Thankfully, we had a moment to gather our wits as she called us all over to see the sauces being stirred and attended to by Randee and Theresa. We all walked near the bubbling pot and dipped our pinky fingers gingerly into the sauce, barely tasting a tiny bit on the spoon. Teresa piped in with a “No, No, No, taste it with passion; you don’t take a little bit like that, you need to really try it!” She demonstrated by spooning up some sauce then she dunked her finger in and slurped up a big mouthful. Our Theresa did not need to be told twice. She followed her lead with a similar enthusiastic taste, then we all followed suit to the delight of our chef.
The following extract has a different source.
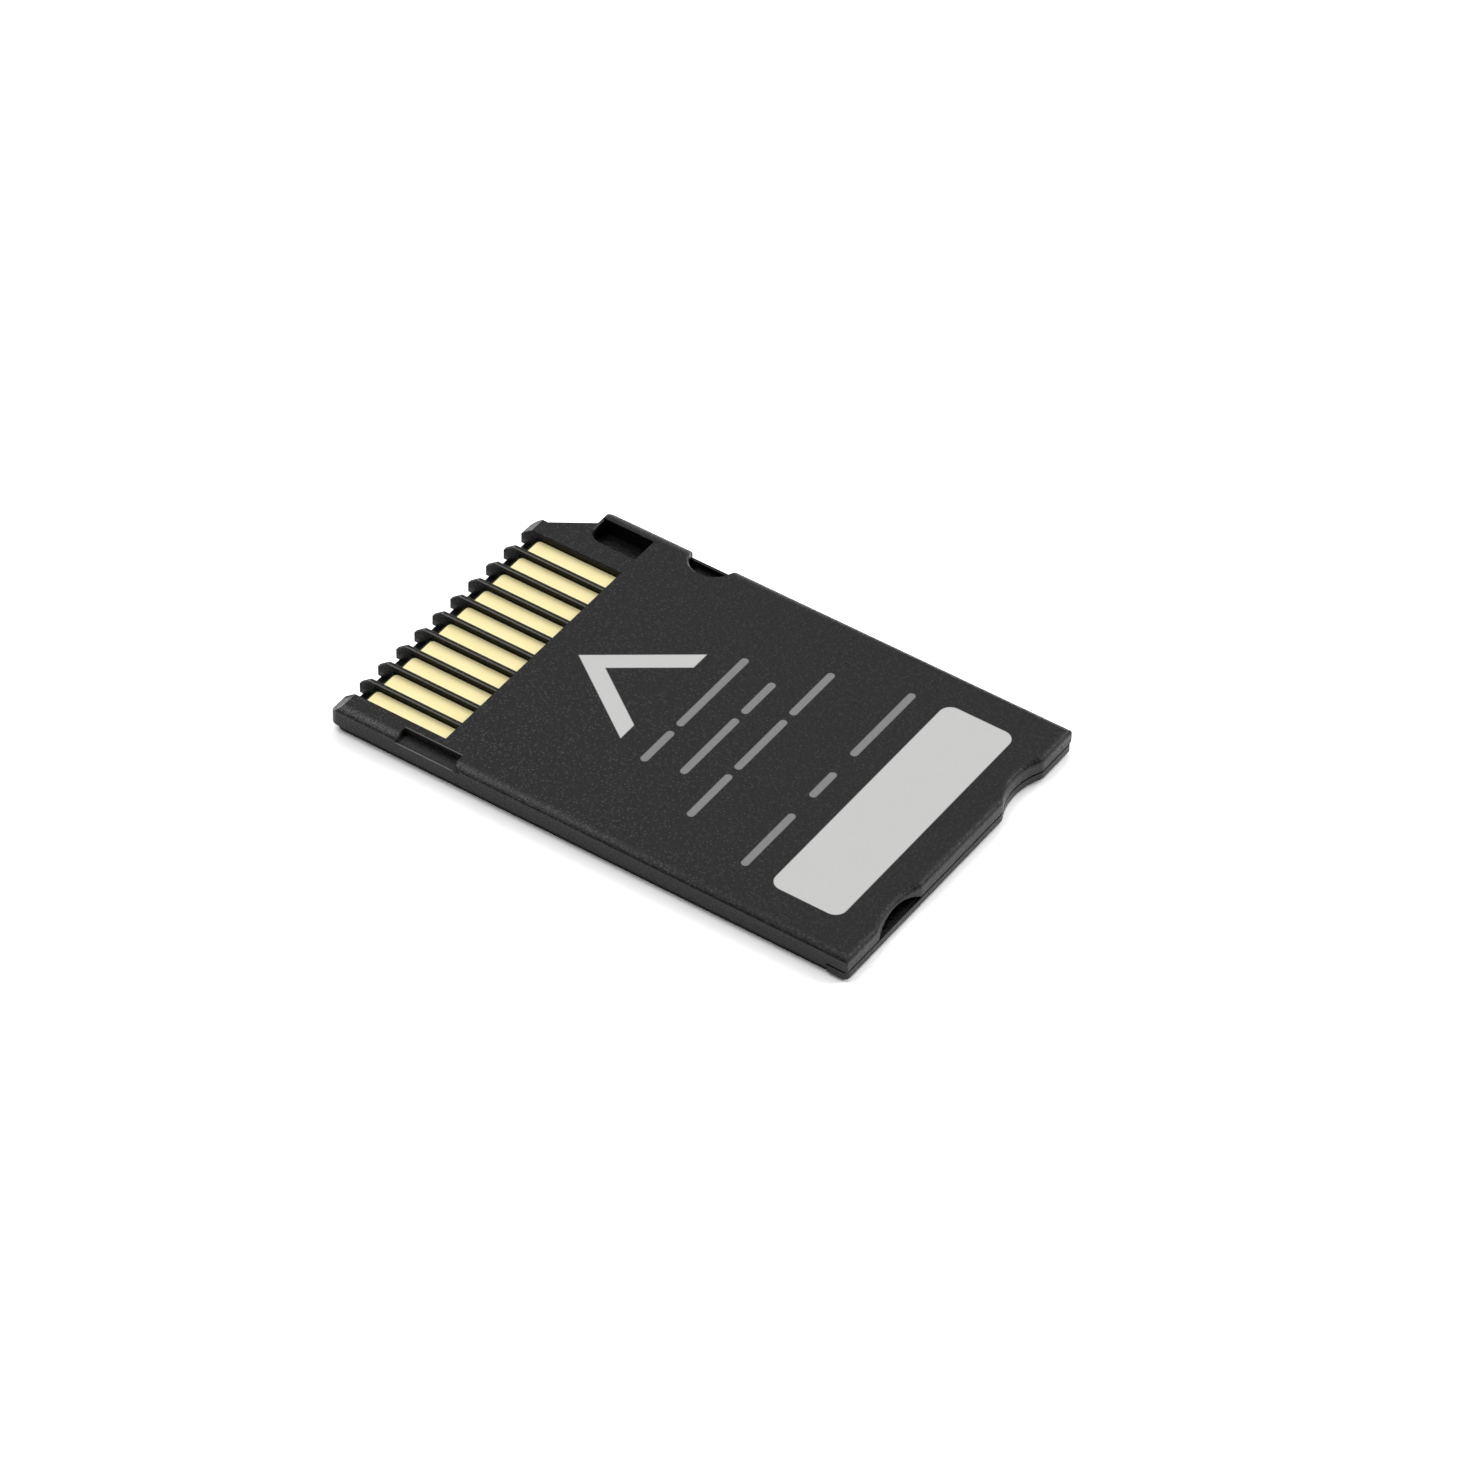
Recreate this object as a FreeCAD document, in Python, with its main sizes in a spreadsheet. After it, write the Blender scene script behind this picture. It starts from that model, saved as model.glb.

Chef Teresa looked at Andrea after her taste and said, “Andrea, what do you think… what does it need?” Andrea paused, looked upward and continued to ponder for a moment too long. Teresa gave up on her offering any suggestions and said impatiently, “You think about it and you write me.” I watched this exchange and suppressed a belly laugh and wondered if Andrea and I could still pass her seed test, yet to come. It was Theresa and Randee’s turn to laugh next as Andrea and I finally de-seeded the pepper and presented our pan to Teresa. She was pleased and cut them into strips, added olive oil and placed them on crusty bread with a bit of coarse salt on top. All four of us bit into this pepper bruschetta and immediately went to food heaven! It was an unbelievable taste and all my labor and stress from before melted away. I grabbed another and savored the flavor of the peppery olive oil and the richness of the roasted pepper.

The “pepper pressure” from earlier was lost in my memory and I savored my sips, feeling the glow and warmth radiating from my rosy cheeks. My experience left me a passionate believer, that Italian food and wine undoubtedly possessed magical qualities.